『千年の黙』

千年の黙―異本源氏物語

千年の黙―異本源氏物語

鮎川哲也賞を受賞した、森谷明子さんの作品です。
黙と書いて「しじま」と読みます。
本当は、彼女の『七姫幻想』*1を借りようと思ったのですが、図書館の本棚に並んでいたこの本の方が気になって手に取ってみたら、何と題材が源氏物語だというではないですか!
源氏物語は、確か高校生ぐらいの時に田辺聖子さんの現代訳を読んだきり*2で、あまり詳しくはないのですが、日本人に生まれたからには読まなければ、ということで、速攻借りて家に帰ったのでした。
最近、色々と源氏づいていますしね*3


本作には、帝寵愛の猫が行方不明になった謎を解明する「上にさぶらふ御猫」と、幻の帖「輝く日の宮」が失われた謎を追った「かかやく日の宮」という中編が2本、そして題名だけで中身がない「雲隠」という帖についての短編が1本、収録されています。
ちゃんと時系列になっていて、猫のお話では紫式部は20代〜30代ですが、最後の短編では既に亡くなっていたりします。
どのお話も読み応えがあって、とても面白いのですが、中でも特筆すべきは「輝く日の宮」でしょう。
詳しいことはwikipediaの該当項目でも読んでいただくとして、ざっくばらんに書きますと、『源氏物語』には失われた帖がある、という説がありまして、本作では、その問題の帖であるとされる「輝く日の宮」は存在したという前提で、では何故失われてしまったのか?を解明します。
ちなみに、「輝く日の宮」には、現在伝わっている源氏物語では語られていない?藤壺女御と光源氏との初めての逢い引き、?六条御息所光源氏の馴れ初め、?朝顔の斎院の初登場シーン、が描かれていたとされています。
まず、紫式部は、巷でも評判の源氏物語中宮彰子(藤原道長の娘)に贈呈するため、書き上げた十一帖を綺麗に製本し、内裏へ献上します。
その本をもとに5冊の写本が作られ、それがどんどん写本されて都中に広がってゆくのですが、紫式部の女房の友人が持っていた写本は十帖だけで、彼女は、全て読んだが話が繋がらず疑問に思っていることがある、と紫式部の女房に相談するのです。
他の人からも同じような問い合わせを受けていた紫式部と女房は、これはおかしいということで調査に乗り出します。
ところが、どの段階で一帖欠けてしまったのか調査を進めたところ、浮かび上がってきたのは意外な人物で……というストーリーでした。
結果的に、「輝く日の宮」の原稿は、この世から完璧に失われてしまったことが分かるのですが、最後の終わり方はとても切ないです。

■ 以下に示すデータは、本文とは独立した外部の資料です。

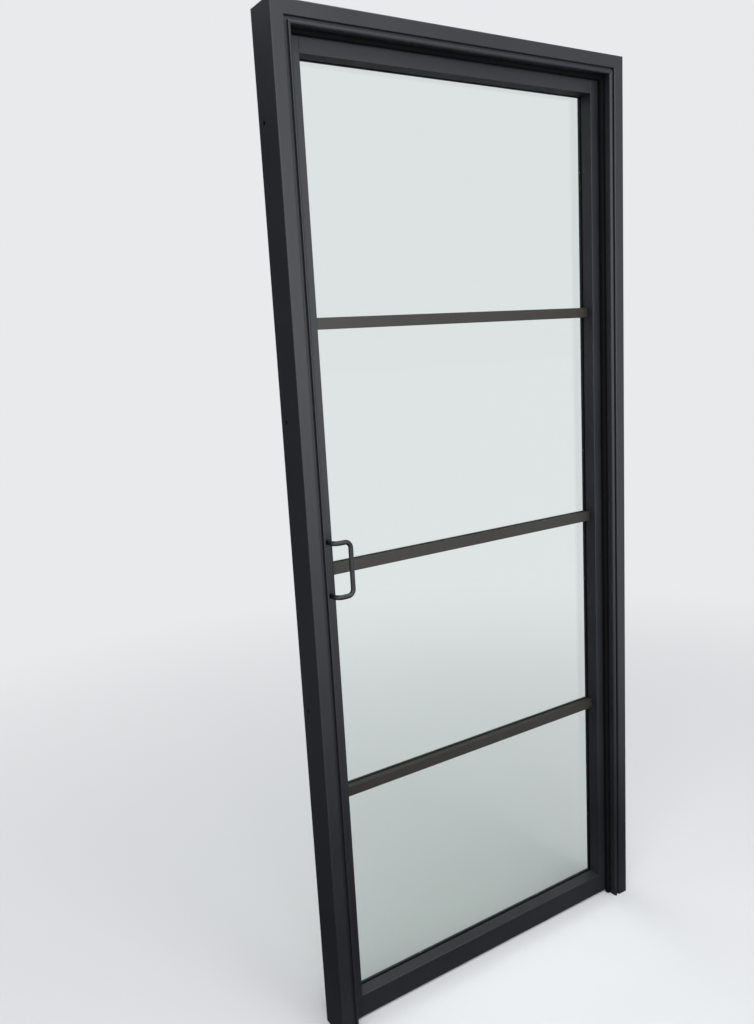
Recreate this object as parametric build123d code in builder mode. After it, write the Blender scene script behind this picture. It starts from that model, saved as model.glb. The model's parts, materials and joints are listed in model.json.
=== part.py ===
"""A single glazed steel door in its own three-sided frame.

The leaf is one sheet of toughened glass in a slim welded tube frame, divided into four
equal fields by bars that are bonded to both faces of the glass. It hangs on three
weld-on barrel hinges at the back of the right jamb and swings away from the viewer,
off a rubber seal behind the frame's stop. A roller catch in the top rail holds it shut.

Axes: X to the right across the door, Y from the front face to the back, Z up.
The origin is on the floor, in the middle of the frame's width and of the leaf's thickness.
All lengths are in millimetres.
"""

import os

from build123d import *

os.makedirs("parts", exist_ok=True)

# Frame
frame_width = 890.0
frame_height = 2100.0
frame_face = 28.0
frame_wall = 3.0
tube_round = 3.0
groove_width = 7.0
groove_depth = 6.0
lip_width = 6.5
lip_round = 5.0
lip_edge = 1.0
stop_depth = 17.0
stop_wall = 3.0
seal_space = 15.0
fixing_radius = 4.25
fixing_end_distance = 200.0
fixing_inner_spacing = 600.0

# Seals behind the stop, narrow on the handle's side so that its legs pass
seal_overhang = 7.5
handle_seal_overhang = 1.3
seal_base = 3.5
seal_skin = 2.0
seal_corner = 4.0
seal_clearance = 0.3
seal_side_gap = 0.5

# Leaf
leaf_depth = 46.0
leaf_gap = 3.0
floor_gap = 5.0
stile_width = 40.0
top_rail_height = 47.0
bottom_rail_height = 52.5
leaf_wall = 3.0
edge_round = 1.0

# Glass and what holds it
glass_setback = 32.0
glass_thickness = 6.0
glass_bite = 9.0
glass_edge_space = 3.0
front_gasket = 2.0
rear_gasket = 1.5
gasket_inset = 0.5
bead_clearance = 0.1
bead_round = 2.0
packer_length = 80.0

# Glazing bars
bar_count = 3
bar_height = 22.5
bar_front_depth = 14.0
bar_rear_depth = 5.5
bar_wall = 1.5
bar_end_gap = 0.3
bar_tape = 1.0
bar_tape_inset = 1.5

# Countersunk screws in the beads
bead_screw_radius = 1.5
bead_screw_head = 2.75
bead_screw_length = 16.0
bead_screw_spacing = 320.0
screw_clearance = 0.05

# Pull handles, cranked sideways over the glass
handle_radius = 5.0
handle_centres = 111.0
handle_height = 1052.5
handle_edge_distance = 20.0
handle_projection = 43.0
handle_crank = 37.5
handle_bend = 13.0
stud_radius = 3.0
stud_engagement = 10.0

# Hinges
hinge_barrel_radius = 8.0
hinge_barrel_length = 50.0
hinge_pin_radius = 4.5
hinge_running_fit = 0.05
hinge_pin_seat = 6.0
hinge_pin_reach = 38.0
hinge_end_distance = 250.0
hinge_washer = 2.0
hinge_washer_margin = 0.6
hinge_axial_gap = 0.1
hinge_face_gap = 0.5
hinge_wing_length = 20.0
hinge_wing_thickness = 4.0
hinge_round = 3.0

# Roller catch in the top rail and its keep in the head
catch_edge_distance = 70.0
catch_plate_length = 56.0
catch_plate_width = 20.0
catch_plate_thickness = 1.5
catch_case_length = 24.0
catch_case_width = 16.0
catch_case_depth = 30.0
catch_case_floor = 3.0
roller_radius = 6.0
roller_length = 9.0
roller_engagement = 1.2
roller_pin_radius = 1.5
roller_side_gap = 0.2
roller_root_gap = 0.5
plunger_length = 15.0
plunger_margin = 0.3
plunger_body = 6.0
plunger_shoulder = 2.0
plunger_shoulder_depth = 4.0
plunger_ear_round = 2.0
plunger_fit = 0.1
spring_radius = 3.2
spring_wire = 0.5
spring_coils = 4
plate_screw_radius = 1.75
plate_screw_head = 3.25
plate_screw_length = 12.0
plate_screw_spacing = 42.0
keep_margin = 1.4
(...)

私には、原文を読めるような忍耐力も教養もないし、この本を読むまで、源氏物語の欠落部分なんて、知りませんでした。
欠けていると考えられているのは、第一帖「桐壺」と第二帖「箒木」の間らしいです。
この謎に正面から挑んだ、タイトルもそのものズバリの『輝く日の宮』という丸谷才一さんの本があるようなので、そちらも読んでみたいと思います。
こういう歴史の謎って、ロマンがあっていいですよね。
それにしても、光源氏は読めば読むほどリア充だ……。
でも、手を出した女性にはきちんと責任を持つからまだいいか。

*1:桜庭一樹さんの読書日記に出ていた

*2:しかも宇治十帖は読んでいない

*3:やる夫スレで源氏物語をやっている人がいるし、アニメ(源氏物語千年記 Genji)もやっていたし。見てないけど。